Amazon, Microsoft, Google, and IBM all offer a variety of data lake tools along with the basic service. While most data lakes reside on premises, some can be born in the cloud and stored on a cloud provider like the big four, and the four all offer a variety of tools for data ingestion, transformation, examination, and reporting. In addition, there are other notable vendors of data lake tools.
HVR: HVR offers software for moving data in and out of the lake in real time from multiple sources, does real-time comparisons to ensure data integrity and scale over multiple systems.
Apache NiFi: This is an Apache-licensed open-source tool, but it’s also available as a commercially supported product from Hortonworks under the name DataFlow.
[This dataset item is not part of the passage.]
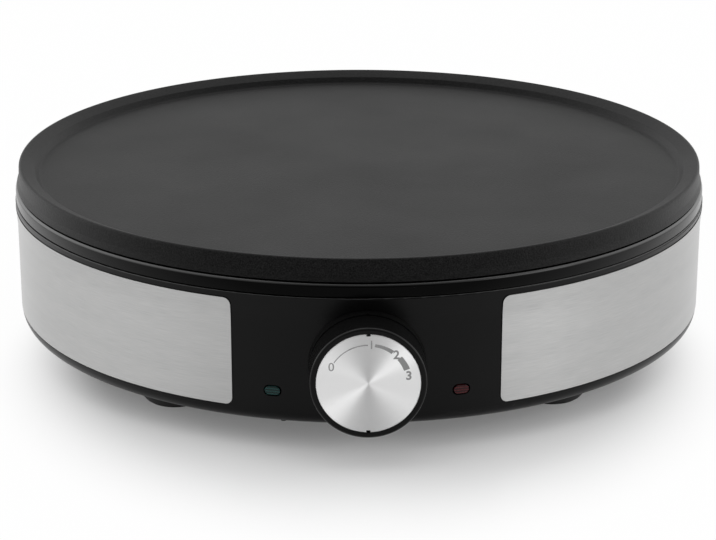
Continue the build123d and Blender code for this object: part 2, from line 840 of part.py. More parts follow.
# ---- Knob: hollow barrel with a hub on the spindle, a spring clip and a spun disc ----
knob_outline = [
    (0, knob_web - knob_face, 0),
    (knob_radius - knob_wall, knob_web - knob_face, knob_inner_fillet),
    (knob_radius + knob_flare - knob_wall, knob_back, 0),
    (knob_radius + knob_flare, knob_back, edge_break),
    (knob_radius, knob_front, knob_edge_fillet),
    (disc_radius + seat_fit, knob_front, 0),
    (disc_radius + seat_fit, knob_web, 0),
    (0, knob_web, 0),
]
knob_axis = Axis((0, 0, knob_height - surface_height), (0, -1, 0))
knob_section = Plane((0, 0, knob_height - surface_height), x_dir=(1, 0, 0), z_dir=(0, 0, -1))
hub_bore = spindle_radius + seat_fit
bore_end = spindle_end + seat_fit

with BuildPart() as knob:
    with BuildSketch(knob_section):
        with BuildLine():
            FilletPolyline(*points(knob_outline), radius=radii(knob_outline), close=True)
        make_face()
    revolve(axis=knob_axis)
    with BuildSketch(front(knob_back)):
        Circle(hub_radius)
    extrude(amount=knob_web - knob_face / 2 - knob_back)
    with BuildSketch(front(knob_back + knob_gap)):
        with PolarLocations((hub_radius + knob_radius - knob_wall) / 2, knob_rib_count):
            Rectangle(knob_radius - hub_radius, knob_rib_thickness)
    extrude(amount=knob_web - knob_face / 2 - knob_back - knob_gap)
    with BuildSketch(front(knob_back)):
        Circle(hub_bore)
        with Locations((0, hub_bore)):
            Rectangle(2 * hub_bore, 2 * spindle_flat, mode=Mode.SUBTRACT)
    extrude(amount=bore_end - knob_back, mode=Mode.SUBTRACT)
    with BuildSketch(front(knob_back)):
        Circle(hub_radius + clip_thickness + 2 * seat_fit)
        Circle(hub_radius, mode=Mode.SUBTRACT)
    extrude(amount=clip_width + seat_fit, mode=Mode.SUBTRACT)
save(knob, "knob")

with BuildPart() as knob_clip:
    with BuildSketch(front(knob_back + knob_gap)):
        Circle(hub_radius + seat_fit + clip_thickness)
        Circle(hub_radius + seat_fit, mode=Mode.SUBTRACT)
        with Locations((0, -hub_radius)):
            Rectangle(clip_mouth, 4 * clip_thickness, mode=Mode.SUBTRACT)
    extrude(amount=clip_width - knob_gap)
save(knob_clip, "knob_clip")

with BuildPart() as knob_disc:
    with BuildSketch(front(knob_web)):
        Circle(disc_radius)
    extrude(amount=disc_thickness)
    fillet(edges().sort_by(Axis.Y)[0], radius=disc_edge_fillet)
    with BuildSketch(front(knob_web)):
        with Locations((0, disc_radius), (0, -disc_radius)):
            Rectangle(notch_width, 2 * notch_depth)
    extrude(amount=disc_thickness, mode=Mode.SUBTRACT)
save(knob_disc, "knob_disc")


# ---- Indicators: lens and neon lamp at each side of the knob ----
lens_shoulder = wall_radius(lens_height) - wall_thickness - 2 * seat_fit
lamp_front = lens_shoulder - 2 * lens_flange_thickness

for colour, indicator_azimuth in (("green", -lens_azimuth), ("red", lens_azimuth)):
    outwards = Axis((0, 0, 0), facing(indicator_azimuth, lens_height, lens_shoulder).z_dir)
    with BuildPart() as lens:
        with BuildSketch(facing(indicator_azimuth, lens_height, lens_shoulder)):
            RectangleRounded(
                lens_width - 2 * seat_fit, lens_tall - 2 * seat_fit, lens_tall / 2 - 2 * seat_fit
            )
        extrude(amount=wall_thickness + lens_proud + 2 * seat_fit)
        fillet(faces().sort_by(outwards)[-1].edges(), radius=lens_proud)
        with BuildSketch(facing(indicator_azimuth, lens_height, lens_shoulder)):
            RectangleRounded(lens_width + 2 * lens_flange, lens_tall + 2 * lens_flange, lens_flange)
        extrude(amount=-lens_flange_thickness)
        with BuildSketch(facing(indicator_azimuth, lens_height, lens_shoulder)):
            Circle(lamp_radius + lens_flange_thickness)
        extrude(amount=-lens_length)
        with BuildSketch(facing(indicator_azimuth, lens_height, lens_shoulder - lens_length)):
            Circle(lamp_radius + seat_fit)
        extrude(amount=lens_length - lens_flange_thickness, mode=Mode.SUBTRACT)
    save(lens, f"indicator_lens_{colour}")
    with BuildPart() as lamp:
        with BuildSketch(facing(indicator_azimuth, lens_height, lamp_front)):
            Circle(lamp_radius)
        extrude(amount=-lamp_length)
        fillet(edges().filter_by(GeomType.CIRCLE), radius=lamp_radius / 2)
    save(lamp, f"indicator_lamp_{colour}")


# ---- Thermal fuse under its strap, earth tag and the screws into the plate's underside ----
fuse_section = Plane(
    (fuse_x, fuse_y, clip_seat + fuse_radius - surface_height), x_dir=(1, 0, 0), z_dir=(0, -1, 0)
)
strap_inner = fuse_radius + seat_fit
strap_outer = strap_inner + clip_strap_thickness

with BuildPart() as thermal_fuse:
    with BuildSketch(fuse_section):
        Circle(fuse_radius)
    extrude(amount=fuse_length / 2, both=True)
save(thermal_fuse, "thermal_fuse")

with BuildPart() as fuse_clip:
    with BuildSketch(fuse_section):
        Circle(strap_outer)
        with Locations((strap_inner, -clip_strap_thickness / 2)):
            Rectangle(
                clip_strap_thickness + clip_foot,
                clip_strap_thickness,
                align=(Align.MIN, Align.CENTER),
            )
        Circle(strap_inner, mode=Mode.SUBTRACT)
        with Locations((0, strap_outer / 2)):
            Rectangle(2 * strap_outer, strap_outer, mode=Mode.SUBTRACT)
    extrude(amount=clip_strap_width / 2, both=True)
    with BuildSketch(level(bracket_arm_top)):
        with Locations(fuse_screw):
            Circle(machine_screw_radius + seat_fit)
    extrude(amount=-2 * clip_strap_thickness, mode=Mode.SUBTRACT)
save(fuse_clip, "fuse_clip")

with BuildPart() as earth_tag:
    with BuildSketch(level(bracket_arm_top)):
        with Locations((earth_x, earth_y)):
            Circle(tag_radius)
        with Locations((earth_x + tag_radius + tag_tail / 2, earth_y)):
            Rectangle(tag_tail + tag_radius, 2 * lead_radius)
        with Locations((earth_x, earth_y)):
            Circle(machine_screw_radius + seat_fit, mode=Mode.SUBTRACT)
    extrude(amount=-tag_thickness)
save(earth_tag, "earth_tag")

screw_grips = [
    *[(place, bracket_thickness) for place in bracket_screws],
    (fuse_screw, clip_strap_thickness),
    ((earth_x, earth_y), tag_thickness),
]
with BuildPart() as machine_screws:
    for screw_place, grip in screw_grips:
        with BuildSketch(level(bracket_arm_top - grip)):
            with Locations(screw_place):
                Circle(machine_screw_head)
        extrude(amount=-machine_screw_head_height)
        with BuildSketch(level(bracket_arm_top - grip)):
            with Locations(screw_place):
                Circle(machine_screw_radius)
        extrude(amount=grip + machine_screw_grip)
save(machine_screws, "machine_screws")


# ---- Terminal block on the base cover ----
block_wire_height = cover_top + block_tall / 3
block_places = [(x, block_y) for x in (-block_pitch, 0, block_pitch)]

with BuildPart() as terminal_block:
    with BuildSketch(level(cover_top)):
        with Locations((0, block_y)):
            RectangleRounded(block_length, block_width, block_corner)
    extrude(amount=block_tall)
    with BuildSketch(facing(0, block_wire_height, block_width - block_y)):
        with Locations(*[(x, 0) for x, _ in block_places]):
            Circle(block_wire_radius)
    extrude(amount=-2 * block_width, mode=Mode.SUBTRACT)
    with BuildSketch(level(cover_top + block_tall)):
        with Locations(*block_places):
            Circle(block_screw_radius + seat_fit)
    extrude(amount=-block_tall / 2, mode=Mode.SUBTRACT)
save(terminal_block, "terminal_block")

with BuildPart() as terminal_screws:
    with BuildSketch(level(cover_top + block_tall)):
        with Locations(*block_places):
            Circle(block_screw_radius)
    extrude(amount=-block_tall / 2)
save(terminal_screws, "terminal_screws")


# ---- Leads between the block, the thermostat, the fuse and the element ----
def spot(x, y, height):
    """Point at a height above the worktop."""
    return (x, y, height - surface_height)


def lead(*route):
    """Insulated lead along straight runs with rounded turns."""
    with BuildPart() as wire:
        with BuildLine() as path:
            FilletPolyline(*[spot(*place) for place in route], radius=lead_bend)
        with BuildSketch(Plane(path.line @ 0, z_dir=path.line % 0)):
            Circle(lead_radius)
        sweep(path=path.line)
    return wire


tab_end = thermostat_deep + tab_length - bracket_back
pin_bottom = leg_bottom - pin_length
block_front = block_y - block_width / 2
fuse_height = clip_seat + fuse_radius
hole_front, hole_rear, hole_earth = lead_holes
leg_right, leg_left = leg_places
block_mouth = block_front + block_width / 3
block_rear_mouth = block_y + block_width / 6

block_wire_run = block_front - lead_run
tab_run = tab_end + lead_run
tag_height = bracket_arm_top - tag_thickness / 2

save(
    lead(
        (-block_pitch, block_mouth, block_wire_height),
        (-block_pitch, block_wire_run, block_wire_height),
        (-tab_spacing / 2 - lead_step, -lead_run, knob_height - lead_step),
        (-tab_spacing / 2, tab_run, knob_height),
        (-tab_spacing / 2, tab_end, knob_height),
    ),
    "lead_live",
)
save(
    lead(
        (tab_spacing / 2, tab_end, knob_height),
        (tab_spacing / 2, tab_run, knob_height),
        (hole_front[0], hole_front[1] - lead_run, knob_height),
        (*hole_front, shield_floor - lead_hang),
        (*hole_front, shield_floor + lead_rise),
        (fuse_x, fuse_y - fuse_length, fuse_height),
        (fuse_x, fuse_y - fuse_length / 2, fuse_height),
    ),
    "lead_fuse_in",
)
save(
    lead(
        (fuse_x, fuse_y + fuse_length / 2, fuse_height),
        (fuse_x, fuse_y + fuse_length, fuse_height),
        (*hole_rear, shield_floor + lead_rise),
        (*hole_rear, shield_floor - lead_hang),
        (hole_rear[0] / 2, (hole_rear[1] + leg_left[1]) / 2, pin_bottom - lead_rise),
        (*leg_left, pin_bottom - lead_hang),
        (*leg_left, pin_bottom),
    ),
    "lead_fuse_out",
)
save(
    lead(
        (block_pitch, block_rear_mouth, block_wire_height),
        (block_pitch, block_y + block_width / 2 + lead_hang, block_wire_height),
        (*leg_right, block_wire_height + lead_rise),
        (*leg_right, pin_bottom),
    ),
    "lead_neutral",
)
save(
    lead(
        (0, block_mouth, block_wire_height),
        (0, block_wire_run, block_wire_height),
        (*hole_earth, knob_height),
        (*hole_earth, tag_height),
        (earth_x + 1.5 * tag_radius + tag_tail, earth_y, tag_height),
    ),
    "lead_earth",
)


# ---- Cord gland: bush in the rear wall with a flange on each side ----
gland_face = wall_radius(gland_height + gland_flange_radius) + seat_fit
gland_back = wall_radius(gland_height - gland_flange_radius) - wall_thickness
gland_sag = gland_back - sqrt(gland_back**2 - gland_flange_radius**2)
gland_grip = gland_face - gland_back + gland_sag + seat_fit

with BuildPart() as cord_gland:
    with BuildSketch(facing(180, gland_height, gland_face)):
        Circle(gland_flange_radius)
    extrude(amount=gland_flange_thickness)
    with BuildSketch(facing(180, gland_height, gland_face)):
        Circle(gland_radius)
    extrude(amount=-gland_grip - gland_flange_thickness - gland_nose)
    with BuildSketch(facing(180, gland_height, gland_face - gland_grip)):
        Circle(gland_flange_radius)
    extrude(amount=-gland_flange_thickness)
    with BuildSketch(facing(180, gland_height, gland_face + gland_flange_thickness)):
        Circle(gland_bore)
    extrude(
        amount=-gland_grip - 2 * gland_flange_thickness - gland_nose, mode=Mode.SUBTRACT
    )
save(cord_gland, "cord_gland")
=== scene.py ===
import math

import bmesh
import bpy
from mathutils import Matrix, Vector


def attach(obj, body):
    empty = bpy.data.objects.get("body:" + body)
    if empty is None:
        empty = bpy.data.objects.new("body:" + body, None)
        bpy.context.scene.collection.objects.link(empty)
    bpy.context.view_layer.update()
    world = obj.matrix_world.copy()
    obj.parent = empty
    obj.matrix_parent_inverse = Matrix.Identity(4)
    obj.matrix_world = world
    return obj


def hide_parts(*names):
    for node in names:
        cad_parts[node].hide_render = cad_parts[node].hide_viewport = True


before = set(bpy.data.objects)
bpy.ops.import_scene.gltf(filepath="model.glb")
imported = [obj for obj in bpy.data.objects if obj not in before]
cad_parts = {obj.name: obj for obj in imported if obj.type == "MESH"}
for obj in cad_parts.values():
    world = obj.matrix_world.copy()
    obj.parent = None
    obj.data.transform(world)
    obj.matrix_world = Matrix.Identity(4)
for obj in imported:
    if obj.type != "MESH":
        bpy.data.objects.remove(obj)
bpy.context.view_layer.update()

scene = bpy.context.scene
MM = 0.001

# Sizes in millimetres, in the frame's own axes: the origin is the centre of the cooking surface.
WORKTOP = -74.3
WALL_RADIUS = 151.3
WALL_FOOT = -64.0
FOOT_ROUNDING = 5.2
UNDERSIDE_RADIUS = 144.4
UNDERSIDE_HEIGHT = -3.5
DISC_AXIS_HEIGHT = -38.5
DISC_FACE = -169.25
DIAL_RADIUS = 15.7
FIGURE_HEIGHT = 3.4
PRINT_THICKNESS = 0.03
LENS_ARC = 37.42  # from the front centre to a lens, along the wall
LENS_HEIGHT = -50.1
WINDOW_HALF_WIDTH, WINDOW_HALF_HEIGHT = 3.15, 1.8
WINDOW_OPENING = 0.5  # how far a window's outer edge opens round its lens

# How finely the new meshes are divided, and what counts as one point or as a sharp edge in them.
TURN_STEPS = 396
ROUNDING_STEPS = 10
BAND_STEPS = 33
HEAD_SIDES, SHANK_SIDES = 40, 24
SAME_POINT = 0.000001  # metres
SAME_CAD_POINT = 0.0000001  # metres, so that a CAD mesh keeps every corner and its normal
SHARP_ANGLE = math.radians(28)


# ---- Small helpers ----
def linear(hex_colour):
    """Linear RGBA of an sRGB hex colour."""
    channels = [int(hex_colour[place:place + 2], 16) / 255 for place in (1, 3, 5)]
    return (*[c / 12.92 if c <= 0.04045 else ((c + 0.055) / 1.055) ** 2.4 for c in channels], 1.0)


def add(tree, kind, inputs=None, **settings):
    """A node with its settings, each input given as a value or as the output that feeds it."""
    node = tree.nodes.new(kind)
    for name, value in settings.items():
        setattr(node, name, value)
    for socket, value in (inputs or {}).items():
        if isinstance(value, bpy.types.NodeSocket):
            tree.links.new(value, node.inputs[socket])
        else:
            node.inputs[socket].default_value = value
    return node


def surface(name, **sockets):
    """A material with one Principled shader, and the tree that its pattern goes into."""
    material = bpy.data.materials.new(name)
    material.use_nodes = True
    tree = material.node_tree
    shader = tree.nodes["Principled BSDF"]
    for socket, value in sockets.items():
        shader.inputs[socket.replace("_", " ")].default_value = value
    return material, tree, shader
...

NiFi processors are file-oriented and schema-agnostic, so the individual processors operate on one specific format. It’s used for data routing and transformation.
Podium Data: Podium offers an easy-to-use tool for building an enterprise-class managed Data Lake while requiring no specialized Hadoop skills. It claims it can build and deploy a secure, managed enterprise Data Lake takes less than a week.
Snowflake Software: Snowflake has a custom SQL database for building repositories to store and process a wide variety of data, including corporate data, weblogs, clickstreams, event data, and email. It also can ingest semi-structured data from a variety of data sources without having to transform it first.
Zaloni: Zaloni offers a complete, enterprise data lake platform called Data Lake 360, which includes a management platform, data catalog and self-service data prep tools that cover end-to-end processing.